A harmonized ERP architecture would begin by defining enterprise standards for item master governance, supplier onboarding, inventory status definitions, interplant transfer logic, quality event taxonomy, and financial dimensions. Next, the company would establish a common workflow model for purchase approvals, production order release, nonconformance handling, and maintenance escalation. The acquired plant could retain certain local production configurations, but within the enterprise template.
Within twelve to eighteen months, the manufacturer could move from fragmented reporting to plant-comparable dashboards, reduce duplicate supplier records, improve transfer accuracy, and shorten close cycles. More importantly, it would gain the ability to coordinate operations as a network rather than as three separate businesses.
Governance decisions that determine whether harmonization lasts
Many ERP programs achieve temporary standardization during implementation and then drift back into fragmentation. The reason is weak governance after go-live. Enterprise process harmonization requires durable ownership across business and technology teams. There should be named owners for end-to-end processes such as source-to-pay, plan-to-produce, quality-to-resolution, and record-to-report, not just system administrators or local super users.
A governance model should define who approves process changes, how plant exceptions are evaluated, which data standards are mandatory, how KPIs are maintained, and how integrations are versioned. It should also include a release discipline for cloud ERP updates, workflow changes, and analytics definitions. Without this operating governance, plants gradually recreate local variants and the enterprise loses comparability.
Create an enterprise process council with representation from operations, finance, supply chain, quality, IT, and plant leadership.
Define a global template with explicit rules for mandatory standards, configurable options, and exception approval paths.
Assign master data stewardship for items, suppliers, customers, routings, BOMs, and financial dimensions.
Measure harmonization through adoption KPIs such as workflow compliance, manual touch reduction, close-cycle time, and cross-plant reporting consistency.
Review plant customizations quarterly to prevent local divergence from becoming architectural debt.
Implementation tradeoffs executives should address early
The first tradeoff is speed versus design maturity. A rapid rollout can create momentum, but if the enterprise template is poorly defined, plants inherit confusion at scale. The second is standardization versus local optimization. Some plant leaders will argue for preserving unique processes that may not create enterprise value. Executives need a disciplined method to distinguish true operational necessity from historical preference.
The third tradeoff is suite depth versus composable flexibility. A broad ERP suite can simplify governance, but specialized manufacturing environments may still require best-of-breed MES, quality, or planning tools. The answer is not ideological. It depends on whether the architecture preserves process integrity, data consistency, and operational visibility across the network.

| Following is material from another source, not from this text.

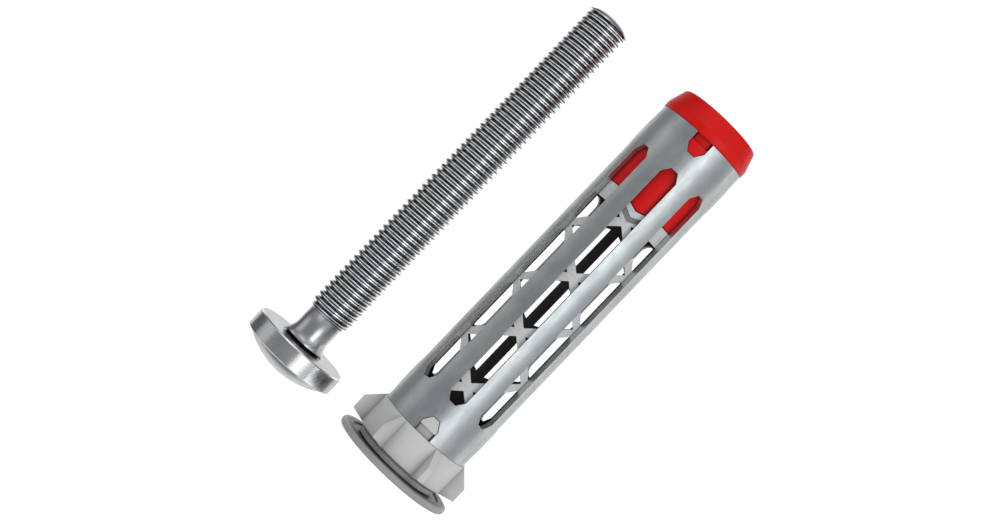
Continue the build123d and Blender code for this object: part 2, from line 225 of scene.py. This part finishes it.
def cage_plastic():
    """Grey moulded plastic with painted shade that colours its inner face near black."""
    mat, tree, bsdf = new_material("cage_plastic")
    speckle = noise(tree, 1400, 3, 0.6)
    base = blend_colours(tree, spread(tree, speckle, 0, 1), (0.72, 0.72, 0.73), (0.84, 0.84, 0.85))
    # painted shade: the cage's inner face is coloured near black
    painted_interior_shade = spread(tree, axis_distance(tree), 1, 0, CAGE_R - 0.6 * MM, CAGE_R - 0.35 * MM)
    tree.links.new(blend_colours(tree, painted_interior_shade, base, (0.022, 0.021, 0.023)), bsdf.inputs["Base Color"])
    tree.links.new(spread(tree, speckle, 0.42, 0.55), bsdf.inputs["Roughness"])
    bump(tree, bsdf, speckle, 0.1, 0.03 * MM)
    return mat


def moulded(name, dark, light, rough=(0.38, 0.5), grain=0.12, shine=0.5):
    """Moulded plastic: a fine pebbled skin with a slow drift of tone, and painted shade that darkens its
    corners.
    """
    mat, tree, bsdf = new_material(name)
    bsdf.inputs["Specular IOR Level"].default_value = shine
    drift = noise(tree, 90, 2, 0.5)
    pebble = noise(tree, 2600, 2, 0.5)
    base = blend_colours(tree, spread(tree, drift, 0, 1), dark, light)
    # painted shade: ambient occlusion darkens the colour in corners
    tree.links.new(shade_corners(tree, base, 4 * MM, 0.45), bsdf.inputs["Base Color"])
    tree.links.new(spread(tree, pebble, *rough), bsdf.inputs["Roughness"])
    bump(tree, bsdf, pebble, grain, 0.02 * MM)
    return mat


def flange_plastic():
    """The flange's darker plastic: a lighter rounded rim, and painted shade that darkens the inner face
    within it.
    """
    mat, tree, bsdf = new_material("flange_plastic")
    pebble = noise(tree, 2600, 2, 0.5)
    drift = noise(tree, 90, 2, 0.5)
    rim = spread(tree, axis_distance(tree), 0, 1, FLANGE_R - 1.7 * MM, FLANGE_R - 0.5 * MM)
    seat = spread(tree, position(tree)["X"], 0, 1, 0.3 * MM, 1.0 * MM)
    # painted shade: the inner face near the collar is coloured darker
    painted_dish_shade = maths(tree, "MULTIPLY", seat, maths(tree, "SUBTRACT", 1.0, rim))
    base = blend_colours(tree, spread(tree, drift, 0, 1), (0.43, 0.42, 0.41), (0.49, 0.48, 0.47))
    tree.links.new(blend_colours(tree, painted_dish_shade, base, (0.15, 0.142, 0.138)), bsdf.inputs["Base Color"])
    tree.links.new(spread(tree, pebble, 0.38, 0.50), bsdf.inputs["Roughness"])
    bump(tree, bsdf, pebble, 0.10, 0.02 * MM, 0.25 * MM)
    return mat


def bright_zinc(name, tone=(0.66, 0.67, 0.69), rough=(0.16, 0.26), edge_tone=1.0):
    """Turned and zinc-plated steel: fine lathe lines round the axis, a little cloudiness."""
    mat, tree, bsdf = new_material(name)
    bsdf.inputs["Metallic"].default_value = 1.0
    bsdf.inputs["Specular Tint"].default_value = (edge_tone, edge_tone, edge_tone, 1.0)
    clouds = noise(tree, 160, 4, 0.55)
    lines = noise(tree, 5200, 2, 0.5, (1, 0.02, 0.02))
    dark = tuple(0.84 * c for c in tone)
    tree.links.new(blend_colours(tree, spread(tree, clouds, 0, 1), dark, tone), bsdf.inputs["Base Color"])
    tree.links.new(spread(tree, clouds, *rough), bsdf.inputs["Roughness"])
    bump(tree, bsdf, lines, 0.10, 0.01 * MM)
    return mat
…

The fourth tradeoff is cost versus resilience. Investments in integration, workflow orchestration, and data governance may appear indirect compared with plant-level automation projects. Yet these capabilities are what allow the enterprise to reroute supply, compare performance, absorb acquisitions, and maintain control during disruption. That is resilience ROI.
Executive recommendations for manufacturing ERP transformation
Start with the enterprise operating model, not the software demo. Define which processes must be common across plants, which metrics leadership needs to compare performance, and which decisions require enterprise-level visibility. Then map the workflow handoffs across procurement, planning, production, quality, logistics, maintenance, and finance.
Build a global process template supported by cloud-ready architecture, governed integrations, and a shared data model. Use AI where it improves exception handling and decision support, but keep accountability explicit. Treat master data and workflow governance as strategic capabilities, not implementation afterthoughts. Finally, measure success beyond go-live: reduced manual coordination, faster close, better inventory accuracy, improved cross-plant scheduling, stronger compliance, and higher responsiveness during disruption.
For manufacturers operating across multiple plants, ERP architecture is the mechanism that turns local execution into enterprise performance. When designed correctly, it becomes the backbone for process harmonization, operational intelligence, cloud modernization, and resilient growth.
Frequently Asked Questions
Common enterprise questions about ERP, AI, cloud, SaaS, automation, implementation, and digital transformation.
What is the primary goal of manufacturing ERP architecture across multiple plants?
↓
The primary goal is to create a harmonized enterprise operating model across plants by standardizing core processes, data structures, controls, and reporting while allowing governed local variation where operationally necessary. This improves visibility, scalability, and resilience.
How does cloud ERP support process harmonization in manufacturing enterprises?
↓
Cloud ERP supports harmonization by enabling template-based deployments, configuration-driven standardization, API-led integration, and more disciplined release management. It helps manufacturers reduce plant-specific customization and maintain a more consistent operating model over time.
Which manufacturing processes should usually be standardized across plants?
↓
Most enterprises should standardize master data governance, procurement controls, inventory status logic, interplant transfer rules, quality event handling, financial dimensions, approval workflows, and KPI definitions. Plant-specific production methods can remain configurable within governance boundaries.
Where does AI add the most value in a manufacturing ERP environment?
↓
AI adds the most value in exception-heavy workflows such as demand forecasting, shortage prediction, supplier risk detection, invoice processing, quality anomaly identification, maintenance prioritization, and cross-plant scheduling recommendations. The strongest use cases improve decision speed and workflow orchestration rather than replacing governance.
How can manufacturers avoid losing harmonization after ERP go-live?
↓
They need a durable governance model with enterprise process owners, master data stewardship, change control, KPI ownership, and formal approval paths for plant exceptions. Without post-go-live governance, local customizations and reporting variations gradually reintroduce fragmentation.
What are the biggest risks in multi-plant ERP modernization programs?
↓
Common risks include migrating poor master data into the new platform, over-customizing for local preferences, failing to define end-to-end process ownership, underestimating integration complexity, and treating ERP as a software deployment instead of an enterprise operating architecture transformation.